Problem details |
Repeat every line below exactly as it reads.

**** Data shown

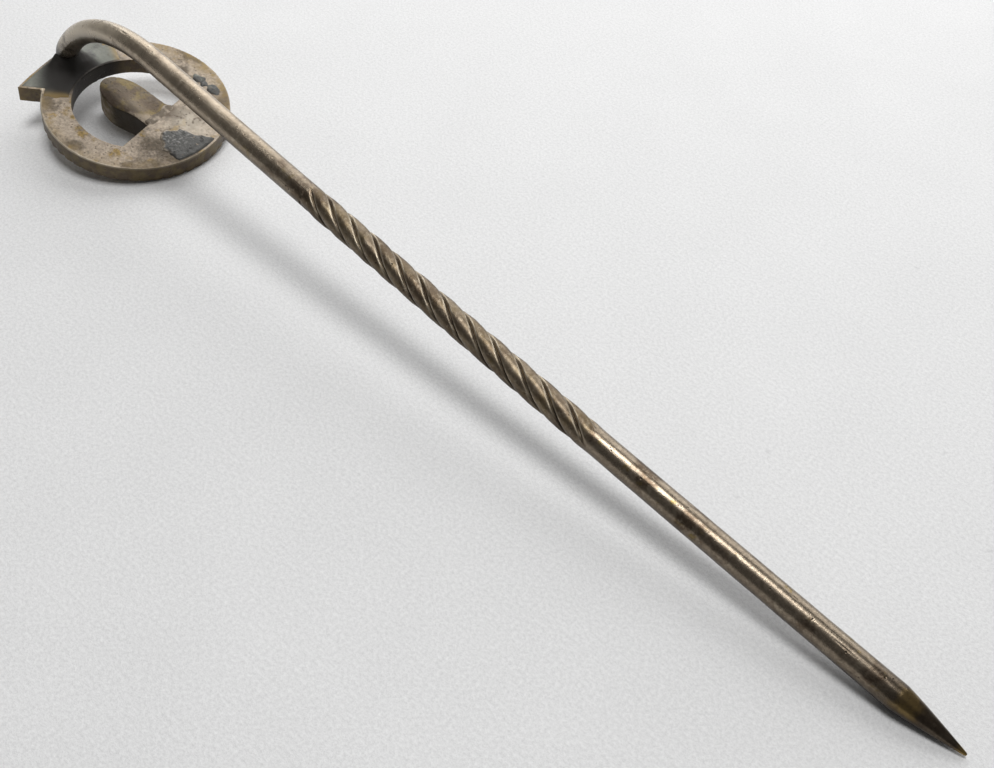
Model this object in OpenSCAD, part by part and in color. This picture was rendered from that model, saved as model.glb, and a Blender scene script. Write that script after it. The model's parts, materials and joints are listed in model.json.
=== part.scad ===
// Stick pin for a tie or a lapel: a silver pin wire soldered to the back of a
// flat ring-shaped head.  Millimetres, +Z up.  The pin lies as it comes to rest
// on a table, head face down, touching on the rim of the head and on the wire
// near its point.  The point looks along +X, and the origin is under the middle.

/* [Pin wire] */
// Diameter of the plain wire
wire_d = 1.2; // [0.9:0.05:1.5]
// Angle of the foot, measured from the wire's own run towards the point
foot_angle = 112; // [95:1:120]
// Radius of the tight bend just above the foot, to the middle of the wire
tight_r = 1.2; // [0.9:0.05:2]
// Angle of the wire where the tight bend opens into the long one
opening_angle = 62; // [50:1:75]
// Radius of the long bend, to the middle of the wire
long_r = 9.1; // [6:0.1:11]
// Angle at which the straight wire runs away from the head
rise_angle = 2.2; // [0:0.1:4]
// Length of the plain neck between the bend and the twist
neck_len = 12; // [6:0.5:16]
// Length of the twisted stretch
twist_len = 18.2; // [10:0.2:24]
// Length of the plain shank that takes a guard
shank_len = 15.5; // [8:0.5:22]
// Length of the sharpened point
point_len = 3.1; // [2:0.1:5]
// Radius of the blunted tip
tip_r = 0.06; // [0.03:0.01:0.15]
// Fullness of the point: 1 for a straight cone, more for a swelling one
point_curve = 1.15; // [1:0.05:1.6]

/* [Twist] */
// Number of grooves round the wire
grooves = 4; // [3:1:6]
// Number of full turns
turns = 3; // [1:0.25:4]
// Radius over the lobes
lobe_r = 0.64; // [0.6:0.01:0.75]
// How far a lobe falls from its crest to its sides
lobe_fall = 0.07; // [0:0.01:0.1]
// Depth of the V between two lobes
groove_depth = 0.12; // [0.05:0.01:0.2]
// Half the angle that a V takes up
v_half = 10; // [8:1:20]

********

Answer in full |
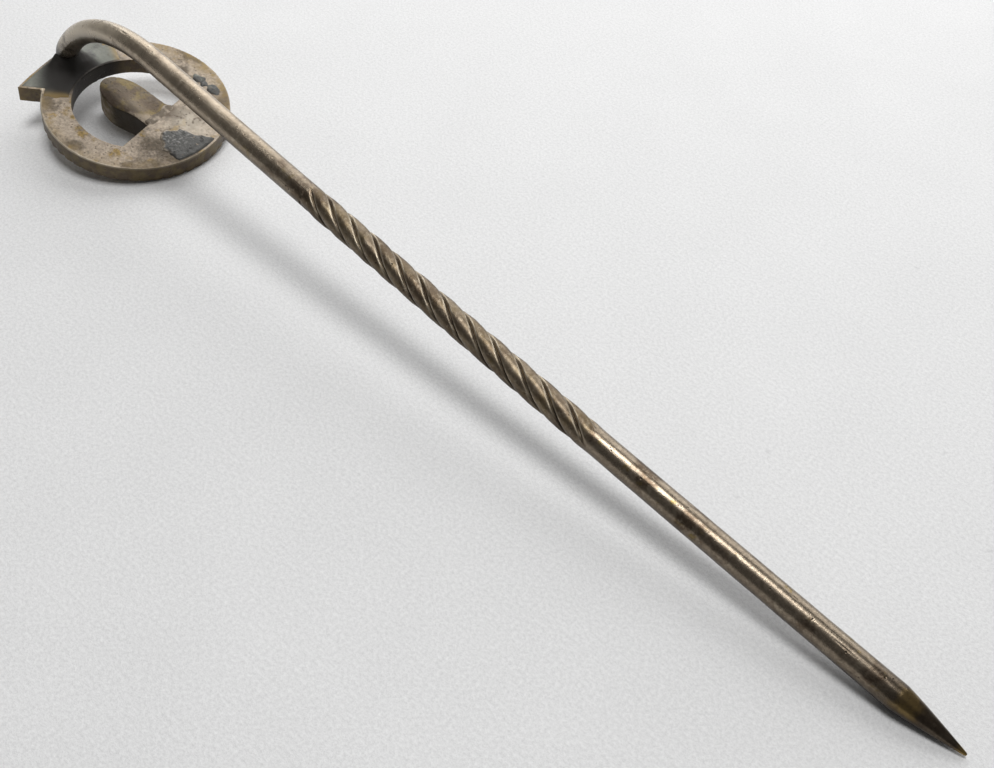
Model this object in OpenSCAD, part by part and in color. This picture was rendered from that model, saved as model.glb, and a Blender scene script. Write that script after it. The model's parts, materials and joints are listed in model.json.
=== part.scad ===
// Stick pin for a tie or a lapel: a silver pin wire soldered to the back of a
// flat ring-shaped head.  Millimetres, +Z up.  The pin lies as it comes to rest
// on a table, head face down, touching on the rim of the head and on the wire
// near its point.  The point looks along +X, and the origin is under the middle.

/* [Pin wire] */
// Diameter of the plain wire
wire_d = 1.2; // [0.9:0.05:1.5]
// Angle of the foot, measured from the wire's own run towards the point
foot_angle = 112; // [95:1:120]
// Radius of the tight bend just above the foot, to the middle of the wire
tight_r = 1.2; // [0.9:0.05:2]
// Angle of the wire where the tight bend opens into the long one
opening_angle = 62; // [50:1:75]
// Radius of the long bend, to the middle of the wire
long_r = 9.1; // [6:0.1:11]
// Angle at which the straight wire runs away from the head
rise_angle = 2.2; // [0:0.1:4]
// Length of the plain neck between the bend and the twist
neck_len = 12; // [6:0.5:16]
// Length of the twisted stretch
twist_len = 18.2; // [10:0.2:24]
// Length of the plain shank that takes a guard
shank_len = 15.5; // [8:0.5:22]
// Length of the sharpened point
point_len = 3.1; // [2:0.1:5]
// Radius of the blunted tip
tip_r = 0.06; // [0.03:0.01:0.15]
// Fullness of the point: 1 for a straight cone, more for a swelling one
point_curve = 1.15; // [1:0.05:1.6]

/* [Twist] */
// Number of grooves round the wire
grooves = 4; // [3:1:6]
// Number of full turns
turns = 3; // [1:0.25:4]
// Radius over the lobes
lobe_r = 0.64; // [0.6:0.01:0.75]
// How far a lobe falls from its crest to its sides
lobe_fall = 0.07; // [0:0.01:0.1]
// Depth of the V between two lobes
groove_depth = 0.12; // [0.05:0.01:0.2]
// Half the angle that a V takes up
v_half = 10; // [8:1:20]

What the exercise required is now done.